Extinction of threatened vertebrates will lead to idiosyncratic changes in functional diversity across the world

Spatial database

We collected species occurrences from the most accurate and available source of data for each taxonomic group. For mammals, birds, reptiles and amphibians, we used the IUCN spatial database to assign realm identity for each species¹⁵. By doing this, we assigned a realm for 5489 mammal species, 10,787 bird species, 5489 reptile species and 5833 amphibian species. Since IUCN spatial database does not cover all species, we completed our database with two additional sources of species occurrences: (1) the WWF WildFinder species database²³, except for mammals where we used the latest version of the species distribution provided by ref. ²⁴. If (1) was not available, we used (2) the global biodiversity information facility (GBIF). Using WWF WildFinder, we assigned a realm for 1634 bird species, 7378 reptile species and 2006 amphibian species. 437 mammal species were assigned using ref. ²⁴. From GBIF, we downloaded all the records belonging to the four classes of animals (Mammals⁵⁰, Aves⁵¹, Reptiles⁵² and Amphibians⁵³). Before using the spatial data, we cleaned the dataset following a cleaning procedure that was similar to but more conservative than other currently available methods (e.g. CoordinatesCleaner, BDCleaner⁵⁴). First, records were screened, and only those with (1) coordinates; (2) a taxonomic rank of “species” were kept. From this list, we filtered out the records with clearly false locality coordinates (e.g. latitude equal to longitude, both latitude and longitude equal to 0, and longitude/latitude outside the possible range (i.e. −180; 180 for longitude and −90; 90 for latitude)). Those are the most common errors encountered with GBIF occurrence data⁵⁵. In addition, we removed the records from living specimens (i.e. from zoos, botanical gardens), conserved specimens (i.e. museums), and unknown sources. We also excluded the species with less than 50 records within each realm as a low number of records can be due to misidentifications, which might have strong effects on our analyses. We finally refined the dataset by overlaying the occurrences within the six biogeographic realms (see below) and dropping the species that fall outside of the polygons. This spatial overlay process was conducted using the ‘sp’ library⁵⁶ in R. The number of species for which realm was assigned using GBIF was 1 (<0.02%) for mammals, 442 (3.4%) for birds, 572 (5.3%) for reptiles and 25 (3.2%) for amphibians.

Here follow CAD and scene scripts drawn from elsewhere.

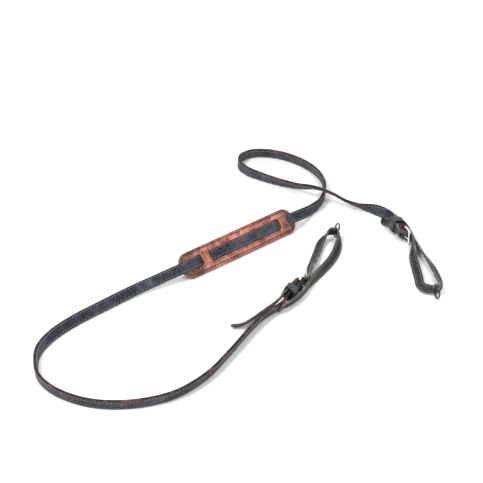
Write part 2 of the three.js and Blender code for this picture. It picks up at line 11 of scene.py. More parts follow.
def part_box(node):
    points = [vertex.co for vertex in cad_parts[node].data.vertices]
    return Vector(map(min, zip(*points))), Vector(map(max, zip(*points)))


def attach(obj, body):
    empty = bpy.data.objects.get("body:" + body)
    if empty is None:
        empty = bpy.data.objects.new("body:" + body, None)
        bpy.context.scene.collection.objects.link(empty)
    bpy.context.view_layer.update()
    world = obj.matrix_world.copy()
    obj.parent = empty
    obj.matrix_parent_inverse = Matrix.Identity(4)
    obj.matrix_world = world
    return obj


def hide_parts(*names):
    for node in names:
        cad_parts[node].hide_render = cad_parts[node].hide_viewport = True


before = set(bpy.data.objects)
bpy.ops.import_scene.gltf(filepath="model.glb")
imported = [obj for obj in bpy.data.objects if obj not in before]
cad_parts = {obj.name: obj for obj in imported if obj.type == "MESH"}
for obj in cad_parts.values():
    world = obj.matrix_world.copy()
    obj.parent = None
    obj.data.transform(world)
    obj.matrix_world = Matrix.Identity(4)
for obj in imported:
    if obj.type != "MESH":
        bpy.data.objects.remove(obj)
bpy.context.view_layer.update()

MM = 0.001
UP = np.array([0.0, 0.0, 1.0])

# Leather sizes, in millimetres, as in the solids.
STRAP = dict(width=11, thickness=2.8, skived=1.9, narrowed=9.6)
END = dict(width=9, thickness=1.9)
PAD = dict(length=146, width=26.5, thickness=2.6, corner=11)
SLOT = dict(length=5.5, bridge=9, clearance=0.7, rise=4.6, fade=4.9, gap=0.55)
KEEPER = dict(length=9, wall=1.4, slack=1.6, snug=0.6, corner=2.2, shift=1.25)
SKIVE = 12
GAP = 0.35

# Metal sizes.
FRAME = dict(width=16.4, length=12.8, wire=1.1, corner=1.6)
PRONG = dict(wire=0.7, slot=2.8, strap_slot=15.6, hole=7.4, play=0.25, over=1.6)
RING = dict(radius=7, wire=0.9, ahead=2.6)

# Finer sizes that only show here. A groove's spread is a share of its stitch's radius.
EDGE = dict(radius=0.8, flat=0.5)
# The slots' rim is how far the painted highlight round each slot reaches.
SHOWN_SLOT = dict(clearance=0.15, corner=2.6, rim=1.8)
SHOWN_END = dict(seam_start=2, hole_back=0.6, blunt_tip=0.995)
STITCH = dict(pitch=3.3, length=2.3, radius=0.42, inset=1.7, groove=0.26, spread=1.25, slant=12)
PAD_STITCH = dict(pitch=3.4, length=2.3, radius=0.5, inset=2.7, groove=0.3, spread=1.3, slant=12)
STITCH_LIFT = 0.55

# Mesh steps: the longest step and turn along a leather, and the sides of each round rod.
FINE = dict(strap=1.7, end_strap=1.5, turn=6, tip=12, keeper_round=96)
SIDES = dict(frame=16, prong=12, ring=10, stitch=6)

# How the strap is laid out on the floor.
LAYOUT = dict(length=400, depth=450)
REACH = 145
SPREAD = 12.7
PAD_POSE = dict(along=-0.00875, away=-0.0444, heading=41, lean=-44)
UNIT = dict(height=8.6, side=-1, turn=6.3, keeper_lean=24, buckle_lean=2, start=0.15, end=0.22)
NEAR = dict(name="near", along=0.09325, away=-0.2795, heading=66.1, hand=1, tail=1)
FAR = dict(name="far", along=0.375, away=0.0889, heading=-75, hand=-1, tail=0.25)

# The view: the photo's angle, a long lens two metres away.
VIEW = dict(distance=2.0, elevation=32, pixels_per_mm=1.0, frame=483, sensor=36)


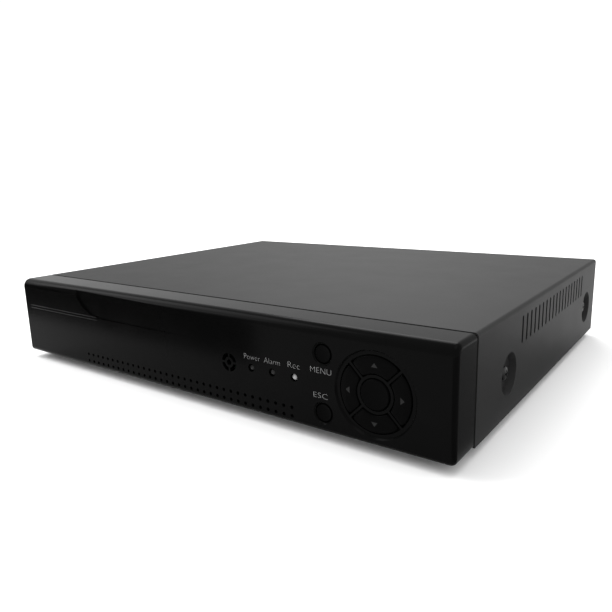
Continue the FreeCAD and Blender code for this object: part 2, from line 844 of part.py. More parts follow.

We performed additional analyses to evaluate how each database (i.e. IUCN, WWF and GBIF) influenced the functional space of each group in each realm and the world (see “World and realm functional space” below). For that, we calculated the functional overlap between the functional spaces built with all species and the functional space built with all species except the species retrieved from the IUCN spatial data (Supplementary Fig. 7A), or the species retrieved from WWF (Supplementary Fig. 7B), or the species retrieved from GBIF (Supplementary Fig. 7C). The higher the functional overlap, the less affected was the functional space by the data source (IUCN, WWF or GBIF). The functional overlap between the functional spaces built with all species and functional space built with all but the species retrieved from WWF (or from ref. ²⁴ for mammals) was higher than 95% at a global and realm scales for all groups (Supplementary Fig. 7B). The functional overlap between the functional spaces built with all species and functional space built with all but the species retrieved from GBIF was higher than 99% at a global and realm scales for all groups (Supplementary Fig. 7C). This testified that the functional spaces of the realms were already well covered by the species retrieved from the IUCN spatial data.

For freshwater fishes, we collected the occurrences database from ref. ²⁵, which provides the spatial distribution of about 13,000 species (out of the 17,000 described) and currently represents the most detailed spatial information on this taxa.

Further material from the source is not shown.